## Aim of the exercise
Gather all lines from the material that contain the word "data".

## Given information
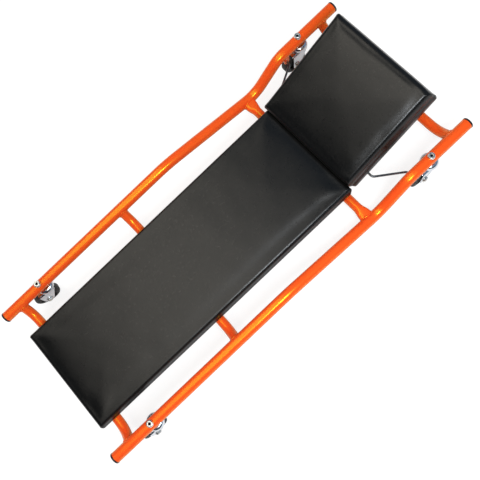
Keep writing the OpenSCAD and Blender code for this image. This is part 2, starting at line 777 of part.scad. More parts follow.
module caster_axle(x_side, y_side) {
    half = fork_in + fork_t + seat_gap;
    color(zinc) at_axle(x_side, y_side) {
        cylinder(h = half * 2, r = axle_d / 2, center = true);
        for (end = [-1, 1]) translate([0, 0, end * (half + axle_head_h / 2)])
            cylinder(h = axle_head_h, r = axle_head_r, center = true, $fn = 6);
    }
}

module wheel_hub(x_side, y_side) {
    bore = axle_d / 2 + run_gap;
    boss = fork_in - body_gap;
    rim = hub_r - hub_rim_t;
    color(plastic) at_axle(x_side, y_side) rotate_extrude() polygon([
        [bore, -boss], [hub_boss_r, -boss], [hub_boss_r, -hub_web / 2], [rim, -hub_web / 2],
        [rim, -hub_w / 2], [hub_r, -hub_w / 2], [hub_r, hub_w / 2], [rim, hub_w / 2],
        [rim, hub_web / 2], [hub_boss_r, hub_web / 2], [hub_boss_r, boss], [bore, boss]
    ]);
}

module wheel_tyre(x_side, y_side) {
    inner = hub_r + seat_gap;
    edge = wheel_r - tyre_round;
    flank = wheel_w / 2 - tyre_round;
    color(rubber) at_axle(x_side, y_side) rotate_extrude() polygon(concat(
        [[inner, wheel_w / 2], [inner, -wheel_w / 2]],
        [for (a = [-90:18:0]) [edge + tyre_round * cos(a), -flank + tyre_round * sin(a)]],
        [for (a = [0:18:90]) [edge + tyre_round * cos(a), flank + tyre_round * sin(a)]]));
}

side_rail(1);  // side_rail_left
side_rail(-1);  // side_rail_right
dropped_bar(bar_foot_x, true);  // crossbar_foot
dropped_bar(bar_middle_x, true);  // crossbar_middle
shoulder_bar();  // crossbar_shoulder
dropped_bar(bar_head_x, false);  // crossbar_head
end_cap(-1, 1);  // end_cap_foot_left
end_cap(-1, -1);  // end_cap_foot_right
end_cap(1, 1);  // end_cap_head_left
end_cap(1, -1);  // end_cap_head_right
back_board();
back_foam();
back_cover();
back_spacers();
back_screws();
hinge_bracket(1);  // hinge_bracket_left
hinge_bracket(-1);  // hinge_bracket_right
hinge_pins();
prop_lug(1);  // prop_lug_left
prop_lug(-1);  // prop_lug_right
head_board();
head_foam();
head_cover();
hinge_leaf(1);  // hinge_leaf_left
hinge_leaf(-1);  // hinge_leaf_right
prop_strips();
head_screws();
prop_wire();
prop_wire_caps();
caster_bolt(-1, 1);  // caster_bolt_foot_left
caster_bolt(-1, -1);  // caster_bolt_foot_right
caster_bolt(1, 1);  // caster_bolt_head_left
caster_bolt(1, -1);  // caster_bolt_head_right
caster_race(-1, 1);  // caster_race_foot_left
caster_race(-1, -1);  // caster_race_foot_right
caster_race(1, 1);  // caster_race_head_left
caster_race(1, -1);  // caster_race_head_right
caster_balls(-1, 1);  // caster_balls_foot_left
caster_balls(-1, -1);  // caster_balls_foot_right
caster_balls(1, 1);  // caster_balls_head_left
caster_balls(1, -1);  // caster_balls_head_right
caster_fork(-1, 1);  // caster_fork_foot_left
caster_fork(-1, -1);  // caster_fork_foot_right
caster_fork(1, 1);  // caster_fork_head_left
caster_fork(1, -1);  // caster_fork_head_right
caster_axle(-1, 1);  // caster_axle_foot_left
caster_axle(-1, -1);  // caster_axle_foot_right
caster_axle(1, 1);  // caster_axle_head_left
caster_axle(1, -1);  // caster_axle_head_right
wheel_hub(-1, 1);  // wheel_hub_foot_left
wheel_hub(-1, -1);  // wheel_hub_foot_right
wheel_hub(1, 1);  // wheel_hub_head_left
wheel_hub(1, -1);  // wheel_hub_head_right
wheel_tyre(-1, 1);  // wheel_tyre_foot_left
wheel_tyre(-1, -1);  // wheel_tyre_foot_right
wheel_tyre(1, 1);  // wheel_tyre_head_left
wheel_tyre(1, -1);  // wheel_tyre_head_right
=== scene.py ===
"""Looks of a low-profile mechanic's creeper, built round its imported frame.

All lengths are in metres, in the frame's own axes: +X to the head end, +Y left, +Z up.
"""

import json
import math
import random

import bpy
import numpy as np
from mathutils import Matrix, Vector, noise


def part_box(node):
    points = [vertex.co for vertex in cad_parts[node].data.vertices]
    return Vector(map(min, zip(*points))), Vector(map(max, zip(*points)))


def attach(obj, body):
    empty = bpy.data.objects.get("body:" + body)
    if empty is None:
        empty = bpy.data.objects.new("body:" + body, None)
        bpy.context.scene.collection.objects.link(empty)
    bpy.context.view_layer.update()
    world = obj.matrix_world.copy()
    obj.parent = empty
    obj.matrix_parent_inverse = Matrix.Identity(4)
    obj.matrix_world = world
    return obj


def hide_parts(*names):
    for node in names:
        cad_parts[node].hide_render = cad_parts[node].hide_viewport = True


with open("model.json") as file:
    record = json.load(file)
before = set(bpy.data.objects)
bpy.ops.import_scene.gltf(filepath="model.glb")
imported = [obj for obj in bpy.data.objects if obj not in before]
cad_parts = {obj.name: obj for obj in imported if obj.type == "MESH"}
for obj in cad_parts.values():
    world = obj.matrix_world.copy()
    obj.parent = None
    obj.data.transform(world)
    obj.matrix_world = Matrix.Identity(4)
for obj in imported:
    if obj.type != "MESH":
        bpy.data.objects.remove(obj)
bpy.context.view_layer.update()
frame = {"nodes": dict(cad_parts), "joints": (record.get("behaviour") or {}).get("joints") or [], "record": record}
scene = bpy.context.scene
scene.view_settings.view_transform = "Standard"
MM = 0.001
ENDS = {"foot": -1, "head": 1}
SIDES = {"left": 1, "right": -1}
PLACES = [(end, side) for end in ENDS for side in SIDES]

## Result
    points = [vertex.co for vertex in cad_parts[node].data.vertices]
    empty = bpy.data.objects.get("body:" + body)
        empty = bpy.data.objects.new("body:" + body, None)
before = set(bpy.data.objects)
imported = [obj for obj in bpy.data.objects if obj not in before]
    obj.data.transform(world)
        bpy.data.objects.remove(obj)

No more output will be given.